Important industries, such as energy, manufacturing, construction and transport, can reduce the cost of their products and services by improved analysis of their engineering systems and structures. For example, advanced knowledge of the life-long behaviour of a particular component can improve its design and reduce the cost of its manufacturing. Scientifically-underpinned methods can demonstrate for how long a component, already in service, will be fit for purpose. To a large extend, the current engineering practices for design and assessment have reached their limits of applicability due to inherent difficulties to incorporate new experimentally derived knowledge at length scales below the classical laboratory size specimens - from single crystals down to individual atoms. This proposal is about resolving these inherent difficulties by a new theory of solids, and providing an unique computational platform by which experimental evidence across the length scales can be incorporated to provide high-fidelity assessments of structural performance.
I am offering a step change in capability over a 10-20 year period that will open up all the benefits of high-fidelity structural design. This is not a replacement for routine finite element analysis, but a much more sophisticated approach that will suit certain high value, high risk, high reward situations - the life extension of power plant, ageing aircraft, energy efficient designs for low environmental impact, new materials for specialist applications, to name a few. In one specific case, the low-carbon nuclear energy sector will benefit in the UK and internationally, with impact on environmental sustainability and protection. New understanding and predicting degradation of plant components in Advanced Gas-cooled Reactors and Pressurised Water Reactors (PWR) are relevant to the UK ONR, EdF Energy NG, as well as world-leading engineering consultancy companies, such as AMEC FW. The new-build programme also involves PWR and Boiling Water Reactor systems, where this research and development will inform more efficient inspection planning. Improved design methods, underpinned by this project's outputs, will increase the confidence in structural integrity and improve the monitoring of material ageing. In another case, the vendors of scientific and engineering software will benefit internationally with a positive impact on the knowledge society evolution and job generation. The prominent vendors of engineering software, members of NAFEMS, are presently engaged in incremental improvements of well-established numerical methods, such as the finite element method. In the majority of the cases the software platforms are not capable of taking full advantage of the expected leaps in computing power. The development of a new software platform, directly for massively parallel computations, will create significant opportunities for growth of scientific and engineering software vendors, such as Simpleware, and start-up companies, such as PlayGen.
The postdoctoral researchers will gain unique skills, benefiting from the cross-disciplinary approach with close links between theory, software and engineering applications.
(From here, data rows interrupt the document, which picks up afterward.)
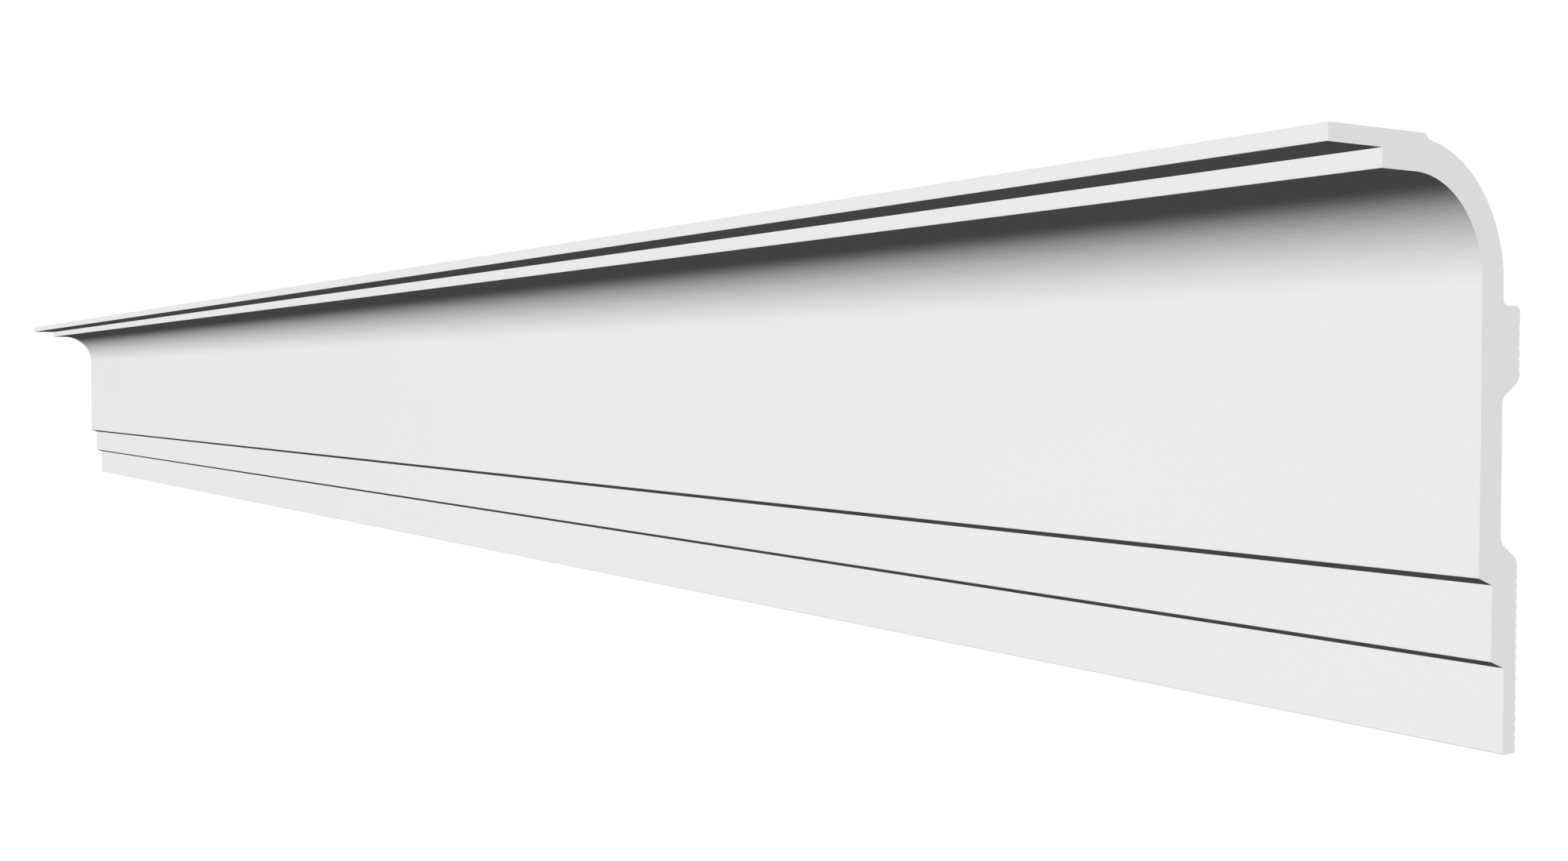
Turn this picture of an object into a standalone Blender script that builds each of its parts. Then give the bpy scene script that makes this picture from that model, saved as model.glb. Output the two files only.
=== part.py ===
"""A two metre length of cornice, also called crown moulding, for the corner of a wall and a ceiling.

It is one piece of one section throughout, cut square at both ends. The section is drawn with its first
axis across, 0 at the wall and negative into the room, and its second axis up, 0 at the bottom edge.
It is drawn out along X. The origin is then moved to the seat on the wall, halfway along.
"""

import math

import bmesh
import bpy
from mathutils import Vector
from mathutils.geometry import intersect_line_sphere_2d

NAME = "crown_moulding_length"

# The whole length, and how far it comes down the wall
LENGTH = 2.000
DROP = 0.178

# The lip against the ceiling, and the soffit between the fillet below it and the cove
LIP_HEIGHT = 0.0052
LIP_OVERHANG = 0.0219
SOFFIT_DEPTH = 0.0134

# The cove is a quarter circle, and the web behind it and the frieze keeps one thickness
COVE_RADIUS = 0.030
WEB = 0.0096

# Two fascias below the frieze, each stepped back towards the wall behind a sloping undercut
EDGE_THICKNESS = 0.0055
FASCIA_STEP = 0.0059
UNDERCUT_FALL = 0.0023
LOWER_FASCIA = 0.0276
UPPER_FASCIA = 0.0246

# The ceiling face stands proud of the back of the cove, and runs on past the end of the soffit
CEILING_PROUD = 0.0013
CEILING_OVERRUN = 0.0042

# Two pads meet the wall, and the back is hollowed between them
LOWER_PAD = 0.0569
UPPER_PAD = 0.0217
UPPER_PAD_BELOW_COVE = 0.0061
PAD_FLANK_FALL = 0.0052
PAD_FLANK_ROUND = 0.0033
PAD_TOP_ROUND = 0.0020

# Key grooves that hold the adhesive on both pads
KEY_PITCH = 0.0030
KEY_DEPTH = 0.0003
KEY_MOUTH = 0.0012
KEY_FLOOR = 0.0006

# How far a facet may stray from a true arc, the weld distance, and the least angle of a sharp arris
FACET_ERROR = 0.00002
WELD = 0.000001
ARRIS_ANGLE = math.radians(30)

# White primer
PRIMER_COLOUR = (0.87, 0.87, 0.86, 1.0)
PRIMER_ROUGHNESS = 0.6

# Levels and depths that follow from the sizes above
WALL = 0.0
LOWER_FACE = WALL - EDGE_THICKNESS
UPPER_FACE = LOWER_FACE - FASCIA_STEP
FRIEZE_FACE = UPPER_FACE - FASCIA_STEP
FRIEZE_BOTTOM = LOWER_FASCIA + UPPER_FASCIA
RECESS = FRIEZE_FACE + WEB
COVE_CENTRE = Vector((FRIEZE_FACE - COVE_RADIUS, DROP - CEILING_PROUD - WEB - COVE_RADIUS))
SOFFIT = COVE_CENTRE.y + COVE_RADIUS
FILLET_FACE = COVE_CENTRE.x - SOFFIT_DEPTH
LIP_FACE = FILLET_FACE - LIP_OVERHANG
UPPER_PAD_TOP = COVE_CENTRE.y - UPPER_PAD_BELOW_COVE
UPPER_PAD_BOTTOM = UPPER_PAD_TOP - UPPER_PAD


def arc(centre, radius, first, last):
    """Points on an arc from one angle to another, both ends included."""
    facet = 2 * math.acos(1 - FACET_ERROR / radius)
    count = math.ceil(abs(last - first) / facet)
    angles = [first + (last - first) * step / count for step in range(count + 1)]
    return [centre + radius * Vector((math.cos(angle), math.sin(angle))) for angle in angles]


def rounded(before, corner, after, radius):
    """Points of one rounded corner. Half of the shorter side limits how far it reaches."""
    back, on = before - corner, after - corner
    half_turn = (math.pi - back.angle(on)) / 2
    reach = min(radius * math.tan(half_turn), back.length / 2, on.length / 2)
    radius = reach / math.tan(half_turn)
    middle = (back.normalized() + on.normalized()).normalized()
    centre = corner + middle * math.hypot(reach, radius)
    start = corner + back.normalized() * reach - centre
    end = corner + on.normalized() * reach - centre
    first = math.atan2(start.y, start.x)
    turn = math.remainder(math.atan2(end.y, end.x) - first, math.tau)
    return arc(centre, radius, first, first + turn)


def key_levels(flank_end, far_end):
    """Levels of the grooves on a pad, laid from half a pitch past its flank while whole ones fit."""
    count = int(abs(far_end - flank_end) / KEY_PITCH)
    step = math.copysign(KEY_PITCH, far_end - flank_end)
    return [flank_end + step * (number + 0.5) for number in range(count)]


def keys(levels):
    """Points of the grooves, from the lowest up."""
    return [
        Vector((across, level + side * width / 2))
        for level in sorted(levels)
        for across, side, width in (
            (WALL, -1, KEY_MOUTH),
            (WALL - KEY_DEPTH, -1, KEY_FLOOR),
            (WALL - KEY_DEPTH, 1, KEY_FLOOR),
            (WALL, 1, KEY_MOUTH),
        )
    ]


def face_outline():
    """What the room sees, from the ceiling down to the bottom edge."""
    return [
        Vector((LIP_FACE, DROP)),
        Vector((LIP_FACE, DROP - LIP_HEIGHT)),
        Vector((FILLET_FACE, DROP - LIP_HEIGHT)),
        Vector((FILLET_FACE, SOFFIT)),
        *arc(COVE_CENTRE, COVE_RADIUS, math.radians(90), 0),
        Vector((FRIEZE_FACE, FRIEZE_BOTTOM)),
        Vector((UPPER_FACE, FRIEZE_BOTTOM - UNDERCUT_FALL)),
        Vector((UPPER_FACE, LOWER_FASCIA)),
        Vector((LOWER_FACE, LOWER_FASCIA - UNDERCUT_FALL)),
        Vector((LOWER_FACE, 0)),
    ]


def back_of_cove():
    """The back of the web, round from the recess to where the ceiling face's shoulder comes down on it."""
    shoulder = Vector((COVE_CENTRE.x + CEILING_OVERRUN, DROP))
    slope_end = shoulder + Vector((COVE_RADIUS, -COVE_RADIUS))
    meetings = intersect_line_sphere_2d(shoulder, slope_end, COVE_CENTRE, COVE_RADIUS + WEB, False)
    foot = min(meetings, key=lambda meeting: (meeting - shoulder).length) - COVE_CENTRE
    return [*arc(COVE_CENTRE, COVE_RADIUS + WEB, 0, math.atan2(foot.y, foot.x)), shoulder]


def back_outline():
    """The back from the bottom edge up to the ceiling, and the level of the seat on the wall."""
    bottom = Vector((WALL, 0))
    pad_end = Vector((WALL, LOWER_PAD))
    hollow_start = Vector((RECESS, LOWER_PAD + PAD_FLANK_FALL))
    hollow_end = Vector((RECESS, UPPER_PAD_BOTTOM - PAD_FLANK_FALL))
    pad_start = Vector((WALL, UPPER_PAD_BOTTOM))
    pad_top = Vector((WALL, UPPER_PAD_TOP))
    shelf = Vector((RECESS, UPPER_PAD_TOP))

    lower_end = rounded(bottom, pad_end, hollow_start, PAD_FLANK_ROUND)
    upper_start = rounded(hollow_end, pad_start, pad_top, PAD_FLANK_ROUND)
    upper_end = rounded(pad_start, pad_top, shelf, PAD_TOP_ROUND)
    lower_keys = key_levels(lower_end[0].y, bottom.y)
    upper_keys = key_levels(upper_start[-1].y, upper_end[0].y)
    # The seat is the middle of the plain land between two grooves, halfway up the lower pad
    seat = lower_end[0].y - KEY_PITCH * (len(lower_keys) // 2)
    points = [
        bottom,
        *keys(lower_keys),
        *lower_end,
        *rounded(pad_end, hollow_start, hollow_end, PAD_FLANK_ROUND),
        *rounded(hollow_start, hollow_end, pad_start, PAD_FLANK_ROUND),
        *upper_start,
        *keys(upper_keys),
        *upper_end,
        *rounded(pad_top, shelf, Vector((RECESS, COVE_CENTRE.y)), PAD_TOP_ROUND),
        *back_of_cove(),
    ]
    return points, seat


def drawn_out(name, outline, length):
    """A closed outline drawn out to a length, as much to either side, as a flat curve does."""
    curve = bpy.data.curves.new(name, "CURVE")
    curve.dimensions = "2D"
    curve.fill_mode = "BOTH"
    curve.extrude = length / 2
    spline = curve.splines.new("POLY")
    spline.points.add(len(outline) - 1)
    for point, place in zip(spline.points, outline):
        point.co = (place.x, place.y, 0, 1)
    spline.use_cyclic_u = True
    return bpy.data.objects.new(name, curve)


def made_solid(flat_curve, collection):
    """The curve as one mesh with its ends welded on, smooth round the cove and sharp at each arris."""
    collection.objects.link(flat_curve)
    bpy.context.view_layer.update()
    depsgraph = bpy.context.evaluated_depsgraph_get()
    mesh = bpy.data.meshes.new_from_object(flat_curve.evaluated_get(depsgraph))
    mesh.name = flat_curve.name
    shell = bmesh.new()
    shell.from_mesh(mesh)
    bmesh.ops.remove_doubles(shell, verts=shell.verts, dist=WELD)
    shell.to_mesh(mesh)
    shell.free()
    mesh.shade_smooth()
    mesh.set_sharp_from_angle(angle=ARRIS_ANGLE)
    bpy.data.objects.remove(flat_curve)
    solid = bpy.data.objects.new(mesh.name, mesh)
    collection.objects.link(solid)
    return solid


def white_primer():
    """The factory's matt white primer."""
    material = bpy.data.materials.new("white_primer")
    material.use_nodes = True
    shader = material.node_tree.nodes["Principled BSDF"]
    shader.inputs["Base Color"].default_value = PRIMER_COLOUR
    shader.inputs["Roughness"].default_value = PRIMER_ROUGHNESS
    shader.inputs["Metallic"].default_value = 0.0
    material.diffuse_color = PRIMER_COLOUR
    return material


def main():
    for leftover in list(bpy.data.objects):
        bpy.data.objects.remove(leftover)
    collection = bpy.data.collections.new(NAME)
    bpy.context.scene.collection.children.link(collection)

    back, seat = back_outline()
    cornice = made_solid(drawn_out(NAME, face_outline() + back, LENGTH), collection)
    # The section's first axis turns to Y, its second to Z and its depth to X
    cornice.rotation_euler = (math.radians(90), 0, math.radians(90))
    cornice.location.z = -seat
    cornice.data.materials.append(white_primer())


main()
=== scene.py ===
# %% [markdown]
# # A two metre length of cornice
#
# This lesson dresses one part: a straight length of cornice, the moulding that closes the corner
# between a wall and a ceiling. The real one is most likely a foamed polymer with a factory coat of
# white primer. The part has already been modelled as a plain solid. That solid is the frame of this
# scene: it fixes the place and the size of everything here, and it never moves.
#
# Here the length is drawn again, with softened arrises and rounded pads and grooves, and it gets its
# three finishes: the primed face, the bare back and the sawn ends.

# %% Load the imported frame
import math

import bmesh
import bpy
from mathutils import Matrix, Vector


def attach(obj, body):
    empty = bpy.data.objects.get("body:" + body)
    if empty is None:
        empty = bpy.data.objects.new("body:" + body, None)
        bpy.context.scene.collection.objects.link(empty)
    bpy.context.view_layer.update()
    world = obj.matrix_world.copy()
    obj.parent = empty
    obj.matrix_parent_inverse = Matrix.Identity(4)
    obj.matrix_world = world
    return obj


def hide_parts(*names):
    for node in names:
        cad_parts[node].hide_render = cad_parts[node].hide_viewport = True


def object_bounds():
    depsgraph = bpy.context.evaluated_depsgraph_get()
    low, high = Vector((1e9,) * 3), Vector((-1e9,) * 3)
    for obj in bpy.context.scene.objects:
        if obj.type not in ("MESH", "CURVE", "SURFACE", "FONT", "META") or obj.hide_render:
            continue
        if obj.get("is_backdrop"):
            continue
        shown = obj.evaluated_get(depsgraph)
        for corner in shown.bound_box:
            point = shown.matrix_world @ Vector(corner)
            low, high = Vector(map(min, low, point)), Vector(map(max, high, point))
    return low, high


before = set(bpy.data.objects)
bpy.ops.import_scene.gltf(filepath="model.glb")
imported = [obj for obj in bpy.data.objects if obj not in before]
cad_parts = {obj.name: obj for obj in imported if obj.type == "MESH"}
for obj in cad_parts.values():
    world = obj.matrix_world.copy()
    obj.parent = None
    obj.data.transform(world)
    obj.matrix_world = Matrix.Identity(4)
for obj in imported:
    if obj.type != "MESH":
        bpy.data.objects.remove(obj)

CAD_NODE = "crown_moulding_length"
cad_low, cad_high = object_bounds()
print("the solid's box in mm", [round(side * 1000, 2) for side in cad_high - cad_low])

# %% [markdown]
# ## Where the camera stands
#
# The photograph looks along the length from just past the near end, so the far end shrinks to a
# quarter of the near one. Nobody noted where the camera stood. It could be moved about by eye until
# the picture fits. It is surer to solve for it from the object itself, because every long arris is
# straight and level in the real thing: in the picture those lines run towards one point, and that
# point gives the direction of the length. The corners of the two ends give the rest. The values
# below were found in that way, and a plain lens without any shift is enough. Its near limit is
# short, so that the camera can also be moved close to an arris.

# %% Camera
LENS = 40.573
SENSOR_WIDTH = 36.0
NEAR_LIMIT = 0.02
CAMERA_PLACE = (1.3234, -0.4565, 0.07885)
CAMERA_TURN = (88.589, -0.108, 57.897)

camera_data = bpy.data.cameras.new("photograph")
camera_data.lens = LENS
camera_data.sensor_width = SENSOR_WIDTH
camera_data.clip_start = NEAR_LIMIT
camera = bpy.data.objects.new("photograph", camera_data)
camera.location = CAMERA_PLACE
camera.rotation_euler = [math.radians(angle) for angle in CAMERA_TURN]
bpy.context.scene.collection.objects.link(camera)
bpy.context.scene.camera = camera
past_the_end, before_the_lip = CAMERA_PLACE[0] - cad_high.x, cad_low.y - CAMERA_PLACE[1]
print("camera", round(past_the_end, 3), "m past the near end,", round(before_the_lip, 3), "m before the lip")

# %% [markdown]
# ## The sizes of the section
#
# A moulding is one section drawn out along a line, so nearly all its sizes are sizes of the section.
# "Across" is 0 on the wall and negative into the room. "Up" is 0 on the bottom edge. The length, the
# drop and the level of the origin are read from the frame, where they are right already. The rest
# are the sizes that the solid was made with, said again in metres, because a box can't tell them.

# %% Section sizes
LENGTH = cad_high.x - cad_low.x
DROP = cad_high.z - cad_low.z
ORIGIN_LEVEL = -cad_low.z

LIP_HEIGHT = 0.0052
LIP_OVERHANG = 0.0219
SOFFIT_DEPTH = 0.0134
CEILING_PROUD = 0.0013
COVE_RADIUS = 0.030
WEB = 0.0096

EDGE_THICKNESS = 0.0055
FASCIA_STEP = 0.0059
UNDERCUT_FALL = 0.0023
LOWER_FASCIA = 0.0276
UPPER_FASCIA = 0.0246

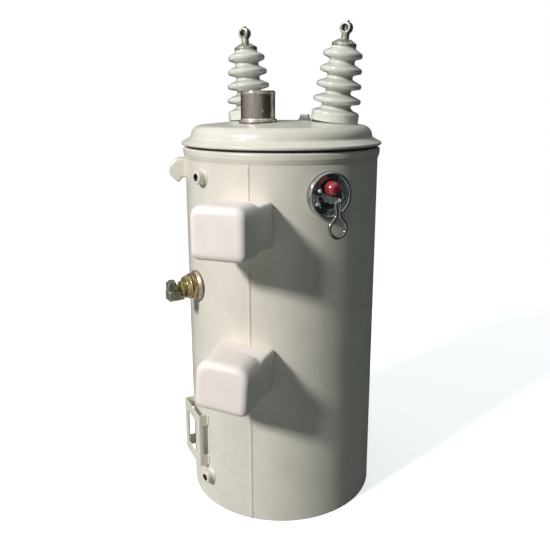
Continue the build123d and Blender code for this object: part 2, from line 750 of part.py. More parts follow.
def terminal_pieces():
    """The side terminal's stack, each piece standing on the one before it."""
    low = root(TERMINAL_GASKET_RADIUS)
    gasket = Pos(0, 0, low) * tube(TERMINAL_GASKET_RADIUS, STUD_RADIUS, TERMINAL_GASKET_THICKNESS - low)
    washer = turned([
        (STUD_RADIUS, 0, 0),
        (WASHER_RADIUS, 0, 0),
        (WASHER_RADIUS, WASHER_EDGE, 0),
        (WASHER_FLAT_RADIUS, WASHER_DEPTH, 0),
        (STUD_RADIUS, WASHER_DEPTH, 0),
    ])
    wide, narrow = TAPER_NUT_RADII
    taper = turned([
        (STUD_RADIUS, 0, 0),
        (wide, 0, TAPER_NUT_ROUND),
        (narrow, TAPER_NUT_LENGTH, TAPER_NUT_ROUND),
        (STUD_RADIUS, TAPER_NUT_LENGTH, 0),
    ])
    stack = [
        ("terminal_washer", washer, WASHER_DEPTH),
        ("terminal_nut", hexagon(NUT_ACROSS, NUT_THICKNESS), NUT_THICKNESS),
        ("terminal_copper_washer", tube(COPPER_RADIUS, STUD_RADIUS, COPPER_THICKNESS), COPPER_THICKNESS),
        ("terminal_taper_nut", taper, TAPER_NUT_LENGTH),
        ("terminal_lock_nut", hexagon(LOCK_NUT_ACROSS, LOCK_NUT_LENGTH), LOCK_NUT_LENGTH),
    ]
    start = TERMINAL_GASKET_THICKNESS + sum(length for _, _, length in stack) + CLAMP_GAP
    stud = extrude(Circle(STUD_RADIUS), start + JAW_SETBACK)
    pieces = {"terminal_gasket": gasket, "terminal_stud": stud}
    z = TERMINAL_GASKET_THICKNESS
    for name, shape, length in stack:
        pieces[name] = Pos(0, 0, z) * shape - stud
        z += length
    pieces["terminal_clamp"] = terminal_clamp(start, stud)
    pieces["terminal_clamp_bolt"] = clamp_bolt(start + CLAMP_DEPTH)
    return {name: on_terminal(shape) - tank_envelope() for name, shape in pieces.items()}


def lv_place(index, standoff=0.0):
    azimuth = LV_MIDDLE_AZIMUTH + (index - (LV_COUNT - 1) / 2) * LV_SPACING
    return on_wall(azimuth, LV_HEIGHT) * Pos(0, 0, standoff)


def lv_bushing(index):
    back = root(LV_FLANGE_RADIUS)
    body = turned([
        (0, back, 0),
        (LV_FLANGE_RADIUS, back, 0),
        (LV_FLANGE_RADIUS, LV_FLANGE_THICKNESS, LV_ROUND),
        (LV_CORE_RADIUS, LV_FLANGE_THICKNESS + LV_ROUND, LV_ROUND),
        (LV_CORE_RADIUS, LV_SHED_START, LV_ROUND),
        (LV_SHED_RADIUS, LV_SHED_START + LV_ROUND, LV_ROUND),
        (LV_SHED_RADIUS, LV_SHED_START + LV_SHED_THICKNESS, LV_ROUND),
        (LV_CORE_RADIUS, LV_SHED_START + LV_SHED_THICKNESS + LV_ROUND, LV_ROUND),
        (LV_CORE_RADIUS, LV_LENGTH, LV_ROUND),
        (0, LV_LENGTH, 0),
    ])
    return lv_place(index) * body - tank_envelope()


def lv_terminal(index):
    """A stud with a washer and two nuts, on the end of a low voltage bushing."""
    nut = hexagon(LV_NUT_ACROSS, LV_NUT_THICKNESS)
    shape = extrude(Circle(LV_STUD_RADIUS), LV_STUD_LENGTH)
    shape += extrude(Circle(LV_WASHER_RADIUS), LV_WASHER_THICKNESS)
    shape += Pos(0, 0, LV_WASHER_THICKNESS) * nut
    shape += Pos(0, 0, LV_WASHER_THICKNESS + LV_NUT_PITCH) * nut
    return lv_place(index, LV_LENGTH) * shape


def model():
    parts = {
        "tank_wall": tank_wall(),
        "tank_bottom": tank_bottom(),
        "tank_rim": tank_rim(),
        "cover_gasket": cover_gasket(),
        "tank_cover": tank_cover(),
        "tap_changer_cap": tap_changer_cap(),
        "cover_plug": cover_plug(),
        "lifting_lug": lifting_lug(),
        "upper_ground_boss": ground_boss(RIM_TOP - UPPER_BOSS_DROP),
        "lower_ground_boss": ground_boss(LOWER_BOSS_HEIGHT),
        "nameplate_frame": nameplate_frame(),
        "valve_rim": valve_rim(),
        "valve_dish": valve_dish(),
        "valve_body": on_valve(valve_collar()),
        "valve_cap": valve_cap(),
        "valve_link": valve_link(),
        "pull_ring": pull_ring(),
    }
    for index, name in enumerate(("left", "right")):
        parts[f"hv_gasket_{name}"] = hv_gasket(index)
        parts[f"hv_porcelain_{name}"] = hv_porcelain(index)
        parts[f"hv_cap_{name}"] = hv_cap(index)
        parts[f"hv_eye_{name}"] = hv_eye(index)
        parts[f"hv_bolt_{name}"] = hv_bolt(index)
    for index, name in enumerate(("upper", "lower")):
        parts[f"{name}_bracket"] = hanger_bracket(index)
        parts[f"{name}_bracket_cover"] = bracket_cover(index)
    parts.update(terminal_pieces())
    for index in range(LV_COUNT):
        parts[f"lv_bushing_{index + 1}"] = lv_bushing(index)
        parts[f"lv_terminal_{index + 1}"] = lv_terminal(index)
    return parts


os.makedirs("parts", exist_ok=True)
for name, shape in model().items():
    export_step(shape, f"parts/{name}.step")
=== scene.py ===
import json
import math
import bpy
from mathutils import Matrix, Vector


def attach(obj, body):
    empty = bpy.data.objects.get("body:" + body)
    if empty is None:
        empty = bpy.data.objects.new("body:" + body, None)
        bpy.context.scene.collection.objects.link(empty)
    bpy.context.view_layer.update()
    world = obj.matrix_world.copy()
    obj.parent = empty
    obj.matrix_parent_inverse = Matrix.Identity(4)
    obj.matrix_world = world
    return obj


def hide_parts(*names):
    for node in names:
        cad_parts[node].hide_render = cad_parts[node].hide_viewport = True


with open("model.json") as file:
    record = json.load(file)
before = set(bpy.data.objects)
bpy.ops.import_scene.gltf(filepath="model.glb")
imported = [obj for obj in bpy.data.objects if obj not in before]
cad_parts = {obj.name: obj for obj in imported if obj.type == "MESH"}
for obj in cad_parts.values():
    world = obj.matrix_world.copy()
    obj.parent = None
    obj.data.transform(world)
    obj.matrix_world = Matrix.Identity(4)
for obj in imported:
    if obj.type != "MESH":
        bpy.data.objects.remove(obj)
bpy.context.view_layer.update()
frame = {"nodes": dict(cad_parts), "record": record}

# A pole mounted transformer: metres, +Z up, the tank's axis through the origin.
# Sizes below are in mm, and azimuths in degrees from -Y, the pole side, towards +X.
MM = 0.001

# The tank and its lid
TANK_RADIUS = 203.2
TANK_WALL_TOP = 743.0
DOME_TOP = 817.0
DOME_RISE = 11.0
SHOULDER_RADIUS = 188.0
DOME_SPHERE = (SHOULDER_RADIUS**2 + DOME_RISE**2) / (2 * DOME_RISE)

# What is fixed to the wall
SEAM_AZIMUTH = 2.0
SEAM_HALF_WIDTH = 3.6
LUG_AZIMUTH = -65.0
LUG_TOP = 741.0
LUG_WIDTH = 36.0
LUG_HEIGHT = 41.0
BOSS_AZIMUTH = -29.0
BOSS_HEIGHTS = {"upper": 713.0, "lower": 64.0}
BOSS_RADIUS = 13.5
BOSS_LENGTH = 16.0
BOSS_HOLE_RADIUS = 6.35
BOSS_HOLE_DEPTH = 14.0
BOSS_THREAD_PITCH = 1.95
FRAME_AZIMUTH = -44.7
FRAME_HALF_WIDTH = 49.5
FRAME_BOTTOM = 86.0
FRAME_TOP = 205.0
FRAME_TAB = 24.5
BEAD_RADIUS = 2.6

# The relief valve
VALVE_AZIMUTH = 46.0
VALVE_HEIGHT = 685.0
VALVE_FLOOR = 3.0
VALVE_CAP_UP = 14.0
VALVE_CAP_FOOT = 8.0
VALVE_SCREWS = ((-28.5, -16.0), (24.0, -21.0), (-22.5, 9.5))
VALVE_SCREW_TURN = 37.0

# The side terminal, each piece by its distance from the wall
TERMINAL_AZIMUTH = -39.0
TERMINAL_HEIGHT = 486.0
TERMINAL_NUT_FOOT = 8.0
TAPER_NUT_FOOT = 19.0
LOCK_NUT_FOOT = 29.0
STUD_RADIUS = 8.0
STUD_THREAD_PITCH = 2.0
KNURL_COLUMNS = 144
CLAMP_BOLT_DROP = 20.0
CLAMP_BOLT_STANDOFF = 56.0
SCREW_THREAD_PITCH = 1.25

# The low voltage terminals at the back
LV_AZIMUTHS = (152.0, 180.0, 208.0)
LV_HEIGHT = 590.0
LV_LENGTH = 56.0

# What stands on the lid
TAP_CAP_PLACE = (-24.0, -72.0)
TAP_CAP_RADIUS = 34.5
RIVET_AZIMUTH = 38.0
RIVET_HEIGHT = 22.0
BUSHING_PAIR_CENTRE = (7.0, 41.0)
BUSHING_SPACING = 206.0
BUSHING_LINE_ANGLE = -10.0
BUSHING_TILTS = {-1: 4.2, 1: 7.1}
EYE_HEIGHT = 187.2

# The camera, as the photograph was taken
CAMERA_AZIMUTH = 20.0
CAMERA_DISTANCE = 1.3456
CAMERA_HEIGHT = 0.8567
CAMERA_PITCH = 13.423
PICTURE_SIDE = 550.0
LENS_PIXELS = 625.09
LENS_CENTRE = (281.5, 250.0)
SENSOR_WIDTH = 36.0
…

Planned academic collaborations will enhance the profile and influence of the team by sharing original theoretical advances, innovative modelling tools, important insights into real-world phenomena, and by giving exposure to wider networks of academic partners. Further impact will be ensured by publications in international journals and conferences relevant to advanced materials, engineering structural integrity and computational modelling of materials. The outputs will be disseminated to industry and its stakeholders through interactions with the steering board members and own networks, and through workshops. The general public will be engaged via active participation in science festivals.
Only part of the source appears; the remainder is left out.